▶ _WHAT IS BEING ASKED_: What is needed is an exact copy of the lines from the one containing "checked and written" to the one containing "for node in", both lines included, and no other lines.

▶ _ENTRIES SHOWN_:
######

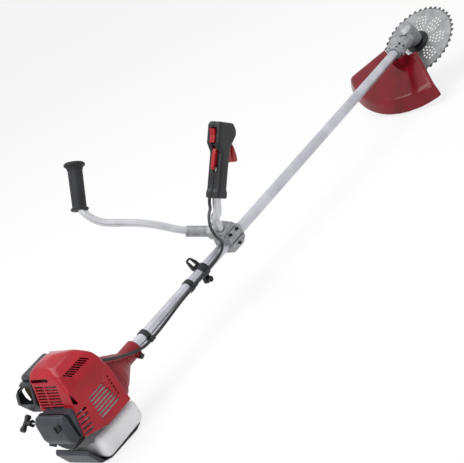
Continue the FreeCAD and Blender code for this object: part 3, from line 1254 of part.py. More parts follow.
tilted = Placement(Vector(), Rotation(FORWARD, -eye_tilt.value))
hanger_rear = hanger_place - hanger_width / 2
ring = pipe("hanger_ring", tube_radius + 3, tube_radius, hanger_rear, hanger_width)
eye_foot = tube_radius + 1.5
eye_top = eye_foot + eye_tall + 12
eye = padded("hanger_eye", "XZ_Plane", [
    (hanger_place - 17, eye_foot), (hanger_place - 17, eye_foot + 5), (hanger_place - 11, eye_top - 4),
    (hanger_place - 7, eye_top), (hanger_place + 1, eye_top), (hanger_place + 6, eye_top - 4),
    (hanger_place + 11, eye_foot + 12), (hanger_place + 11, eye_foot)], 6, tilted)
rounded(eye, 2, lambda edge: edge.BoundBox.ZMax > eye_foot.value + 1 and abs(edge.BoundBox.YLength) > 5)
slot = block("hanger_slot", eye_wide, 30, eye_tall, hanger_place - 2 - eye_wide / 2, -15, eye_foot + 7, tilted)
ear = block("hanger_ear", hanger_width - 6, 12, 20, hanger_rear + 3, -6, -tube_radius - 18)
ring_room = rod("ring_room", tube_radius, 80, facing(hanger_place - 40, 0, 0, FORWARD))
cable_pass = rod("cable_pass", cable_radius + clearance, 80, facing(hanger_place - 40, -cable_side, 1.3, FORWARD))
ear_split = block("ear_split", 60, 2, 24, hanger_place - 30, -1, -tube_radius - 20)
ear_hole = rod("ear_hole", 2.5 + running, 40, facing(hanger_place, 20, -tube_radius - 11, -LEFT))
keep(without("hanger", fused("hanger_blank", ring, eye, ear), slot, ring_room, cable_pass, ear_split, ear_hole))
knob_way = facing(hanger_place, 6, -tube_radius - 11, -LEFT)
keep(fused("hanger_knob", rod("hanger_screw", 2.5, 14, knob_way), rod("hanger_wing", 7.5, 8, knob_way.multiply(at(0, 0, 12 + clearance)))))

cable_points = [
    (223.756, -228.672, 232.431), (211.711, -224.22, 215.815), (222, -207, 196), (252, -166, 172), (289, -118, 143), (310, -84, 112),
    (328, -60, 84), (341, -49, 56), (357, -38, 39), (367, -28, 23), (360, -22, 9),
    (338, -cable_side, 3), (310, -cable_side, 1.6), (262, -cable_side, 1), (205, -cable_side, 1), (158, -cable_side, -1),
    (112, -cable_side, -5), (64, -cable_side, -8), (16, -cable_side, -8), (-14, -26, 1), (-50, -31, 18),
    (-90, -38, 41), (-122, -45, 62), (-148, -50, 77), (-176, -57, 77), (-214, -60, 67), (-246, -64, 55)]
cable_path = route("cable_path", cable_points)
keep(swept("throttle_cable", cable_radius, cable_path, cable_points))
doc.recompute()
cable_volume = doc.getObject("throttle_cable").Shape.Volume
print("cable volume", round(cable_volume), "section by length",
      round(cable_path.Shape.Length * math.pi * cable_radius.value ** 2))

# ---------------------------------------------------------------- set down on the ground, checked and written
stance = Placement(Vector(), Rotation(LEFT, -nose_up)).multiply(at(-stand_place, 0, stand_drop))
for piece, place in pieces:
    piece.Placement = stance.multiply(place)
doc.recompute()
for thing in doc.Objects:
    if "Invalid" in thing.State or "Error" in thing.State:
        raise RuntimeError("%s failed: %s" % (thing.Label, thing.State))
os.makedirs("parts", exist_ok=True)
for piece, place in pieces:
    if piece.Shape.isNull() or not piece.Shape.isValid():
        raise RuntimeError(piece.Label + " has no valid shape")
    piece.Shape.exportStep("parts/%s.step" % piece.Label)
print(len(pieces), "pieces")
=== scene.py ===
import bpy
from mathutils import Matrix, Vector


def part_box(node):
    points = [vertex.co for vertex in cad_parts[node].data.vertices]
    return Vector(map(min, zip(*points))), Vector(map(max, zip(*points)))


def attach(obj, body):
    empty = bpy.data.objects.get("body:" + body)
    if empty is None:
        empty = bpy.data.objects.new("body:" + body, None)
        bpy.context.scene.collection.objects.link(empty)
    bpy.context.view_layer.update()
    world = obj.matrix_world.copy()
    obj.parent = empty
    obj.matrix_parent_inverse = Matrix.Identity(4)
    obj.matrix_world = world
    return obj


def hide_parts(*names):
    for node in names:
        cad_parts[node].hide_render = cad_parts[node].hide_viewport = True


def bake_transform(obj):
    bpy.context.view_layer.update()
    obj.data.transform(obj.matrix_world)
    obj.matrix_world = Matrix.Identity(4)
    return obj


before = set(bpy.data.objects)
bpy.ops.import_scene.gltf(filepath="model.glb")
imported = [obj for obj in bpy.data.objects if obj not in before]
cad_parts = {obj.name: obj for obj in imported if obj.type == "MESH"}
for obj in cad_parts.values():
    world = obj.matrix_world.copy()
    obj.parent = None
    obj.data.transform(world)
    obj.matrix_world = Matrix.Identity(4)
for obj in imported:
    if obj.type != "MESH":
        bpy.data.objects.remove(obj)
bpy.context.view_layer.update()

import math

import bmesh
import bpy
from mathutils import Euler, Matrix, Vector

# ------------------------------------------------------------------ the view
# A long lens from the operator's right and behind, above the engine, so that the shaft runs
# away up the picture to the blade.
camera_data = bpy.data.cameras.new("studio_camera")
camera_data.sensor_width = 36
camera_data.lens = 91.586
camera_data.clip_end = 50
camera = bpy.data.objects.new("studio_camera", camera_data)
camera.location = (-1.2856, -1.9858, 1.1019)
camera.rotation_euler = Euler((1.196173, 0.462312, -0.943861), "XYZ")
bpy.context.scene.collection.objects.link(camera)
bpy.context.scene.camera = camera


# ------------------------------------------------------------------ crankcase and cylinder
# The engine's own castings: die-cast aluminium straight from the tool, with blasting pits and a
# slow mottle. They are bolted together and carry everything else at the rear.
def linear(colour):
    """An sRGB hex colour as linear red, green, blue and alpha."""
    shares = [int(colour[place:place + 2], 16) / 255 for place in (1, 3, 5)]
    lit = [share / 12.92 if share <= 0.04045 else ((share + 0.055) / 1.055) ** 2.4
           for share in shares]
    return (*lit, 1.0)


def add(tree, kind, inputs=None, stops=(), **settings):
    """Adds a shader node; each input is a plain value or the output that feeds it.

    The stops of a colour ramp are pairs of a place on the ramp and a hex colour.
    """
    node = tree.nodes.new(kind)
    for name, value in settings.items():
        setattr(node, name, value)
    for name, value in (inputs or {}).items():
        if isinstance(value, bpy.types.NodeSocket):
            tree.links.new(value, node.inputs[name])
        else:
            node.inputs[name].default_value = value
    for number, (spot, colour) in enumerate(stops):
        node.color_ramp.elements[number].position = spot
        node.color_ramp.elements[number].color = linear(colour)
    return node


def new_finish(name):
    """An empty material, its node tree and the place on the piece that its patterns follow."""
    material = bpy.data.materials.new(name)
    material.use_nodes = True
    tree = material.node_tree
    tree.nodes.clear()
    return material, tree, add(tree, "ShaderNodeTexCoord").outputs["Object"]


def coat_nodes(finish, *names):
    """Gives a finish to pieces that the frame already holds."""
    for name in names:
        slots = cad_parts[name].data.materials
        slots.clear()
        slots.append(finish)


def cast_aluminium(name, dark, light, metal=0.75):
    """Blasted casting: a fine sparkle, and a little darker where the mottle lies."""
    finish, tree, place = new_finish(name)
    # pits 0.8 mm across, coarser than real ones so that they show, over a mottle 12 mm wide
    pits = add(tree, "ShaderNodeTexNoise",
               {"Vector": place, "Scale": 1300.0, "Detail": 2.0}).outputs["Fac"]
    mottle = add(tree, "ShaderNodeTexNoise",
                 {"Vector": place, "Scale": 80.0, "Detail": 3.0}).outputs["Fac"]
    bump = add(tree, "ShaderNodeBump", {"Height": pits, "Strength": 0.25, "Distance": 0.0003})
    tint = add(tree, "ShaderNodeValToRGB", {"Fac": mottle},
               stops=((0.35, dark), (0.65, light)))
    sheen = add(tree, "ShaderNodeMapRange", {"Value": pits, "To Min": 0.42, "To Max": 0.62})
    surface = add(tree, "ShaderNodeBsdfPrincipled", {
        "Base Color": tint.outputs["Color"], "Metallic": metal,
        "Roughness": sheen.outputs["Result"], "Normal": bump.outputs["Normal"]})
    add(tree, "ShaderNodeOutputMaterial", {"Surface": surface.outputs["BSDF"]})
    return finish


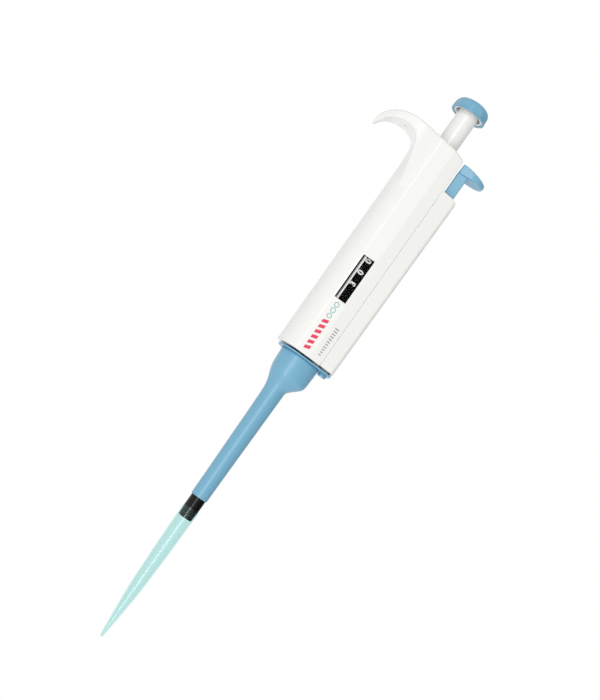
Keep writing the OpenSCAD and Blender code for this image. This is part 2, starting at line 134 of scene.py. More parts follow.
# %% Wire and Finish
class Wire:
    """A socket that can stand in a sum."""

    def __init__(self, owner, socket):
        self.owner = owner
        self.socket = socket

    def maths(self, operation, a, b):
        return self.owner.node("ShaderNodeMath", {"operation": operation}, [a, b])

    def __add__(self, other):
        return self.maths("ADD", self, other)

    def __sub__(self, other):
        return self.maths("SUBTRACT", self, other)

    def __mul__(self, other):
        return self.maths("MULTIPLY", self, other)

    def __rsub__(self, other):
        return self.maths("SUBTRACT", other, self)

    __radd__ = __add__
    __rmul__ = __mul__


class Tree:
    """A node tree. Its node method makes one node and feeds its sockets."""

    def __init__(self, tree):
        self.tree = tree

    def node(self, kind, settings=None, inputs=(), output=0):
        made = self.tree.nodes.new(kind)
        for key, value in (settings or {}).items():
            setattr(made, key, value)
        pairs = inputs.items() if isinstance(inputs, dict) else enumerate(inputs)
        for key, value in pairs:
            self.feed(made.inputs[key], value)
        return None if output is None else Wire(self, made.outputs[output])

    def feed(self, socket, value):
        if isinstance(value, Wire):
            self.tree.links.new(value.socket, socket)
        else:
            socket.default_value = value


class Finish(Tree):
    """A material with one Principled shader, built from sums of wires."""

    def __init__(self, name, **constants):
        self.material = bpy.data.materials.new(name)
        self.material.use_nodes = True
        super().__init__(self.material.node_tree)
        self.shader = self.tree.nodes["Principled BSDF"]
        for socket, value in constants.items():
            self.shader.inputs[socket.replace("_", " ")].default_value = value

    def place(self):
        """Object coordinates, in metres in the part's own frame."""
        return self.node("ShaderNodeTexCoord", output=3)

    def cloud(self, scale, detail=3.0, rough=0.55, stretch=(1, 1, 1)):
        """Soft noise between 0 and 1, with `scale` blotches to a metre."""
        at = self.node("ShaderNodeMapping", {}, {"Vector": self.place(), "Scale": stretch})
        return self.node("ShaderNodeTexNoise", {},
                         {"Vector": at, "Scale": scale, "Detail": detail, "Roughness": rough})

    def blend(self, amount, a, b):
        """Colour a where amount is 0 and colour b where it is 1."""
        return self.node("ShaderNodeMix", {"data_type": "RGBA"},
                         {0: amount, 6: a, 7: b}, output=2)

    def colour(self, value):
        self.feed(self.shader.inputs["Base Color"], value)

    def roughness(self, value):
        self.feed(self.shader.inputs["Roughness"], value)

    def bump(self, height, strength, distance):
        made = self.node("ShaderNodeBump", {},
                         {"Height": height, "Strength": strength, "Distance": distance})
        self.feed(self.shader.inputs["Normal"], made)

    def see_through(self, tint, solid):
        """Mixes a tinted see-through sheet with the Principled shader; solid is the latter's share."""
        sheet = self.node("ShaderNodeBsdfTransparent", {}, {"Color": tint})
        plastic = Wire(self, self.shader.outputs[0])
        both = self.node("ShaderNodeMixShader", {}, [solid, sheet, plastic])
        self.feed(self.tree.nodes["Material Output"].inputs["Surface"], both)


def rgb(red, green, blue, alpha=1.0):
    """A colour as it looks on a screen, from 0 to 255, turned into light."""
    def light(c):
        c = c / 255
        return c / 12.92 if c <= 0.04045 else ((c + 0.055) / 1.055) ** 2.4
    return (light(red), light(green), light(blue), alpha)


FINISHES = {}


def keep(slot, finish):
    FINISHES[slot] = finish.material
    print("finish", slot)


# %% [markdown]
# ## Moulded plastics
# The handle is glossy white plastic and the sleeve, knob and button are one blue. A real moulding
# is never quite even: the pigment drifts by a shade, the gloss has cloudy patches from handling,
# and the skin has a very fine orange peel. One function makes all of them from two close shades.

# %% White, blue and black plastic
def moulded(name, shade_a, shade_b, gloss, peel=0.06, spec=0.5, coat=0.0):
    made = Finish(name, Specular_IOR_Level=spec, Coat_Weight=coat, Coat_Roughness=0.06)
    drift = made.cloud(55)
    made.colour(made.blend(drift, shade_a, shade_b))
    wear = made.cloud(420, detail=2.0)
    made.roughness(gloss + (wear - 0.5) * 0.08 + (drift - 0.5) * 0.05)
    made.bump(made.cloud(1300, detail=1.0), peel, 0.00001)
    return made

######

▶ _CORRECT OUTPUT_:
# ---------------------------------------------------------------- set down on the ground, checked and written
stance = Placement(Vector(), Rotation(LEFT, -nose_up)).multiply(at(-stand_place, 0, stand_drop))
for piece, place in pieces:
    piece.Placement = stance.multiply(place)
doc.recompute()
for thing in doc.Objects:
    if "Invalid" in thing.State or "Error" in thing.State:
        raise RuntimeError("%s failed: %s" % (thing.Label, thing.State))
os.makedirs("parts", exist_ok=True)
for piece, place in pieces:
    if piece.Shape.isNull() or not piece.Shape.isValid():
        raise RuntimeError(piece.Label + " has no valid shape")
    piece.Shape.exportStep("parts/%s.step" % piece.Label)
print(len(pieces), "pieces")
=== scene.py ===
import bpy
from mathutils import Matrix, Vector


def part_box(node):
    points = [vertex.co for vertex in cad_parts[node].data.vertices]
    return Vector(map(min, zip(*points))), Vector(map(max, zip(*points)))


def attach(obj, body):
    empty = bpy.data.objects.get("body:" + body)
    if empty is None:
        empty = bpy.data.objects.new("body:" + body, None)
        bpy.context.scene.collection.objects.link(empty)
    bpy.context.view_layer.update()
    world = obj.matrix_world.copy()
    obj.parent = empty
    obj.matrix_parent_inverse = Matrix.Identity(4)
    obj.matrix_world = world
    return obj


def hide_parts(*names):
    for node in names:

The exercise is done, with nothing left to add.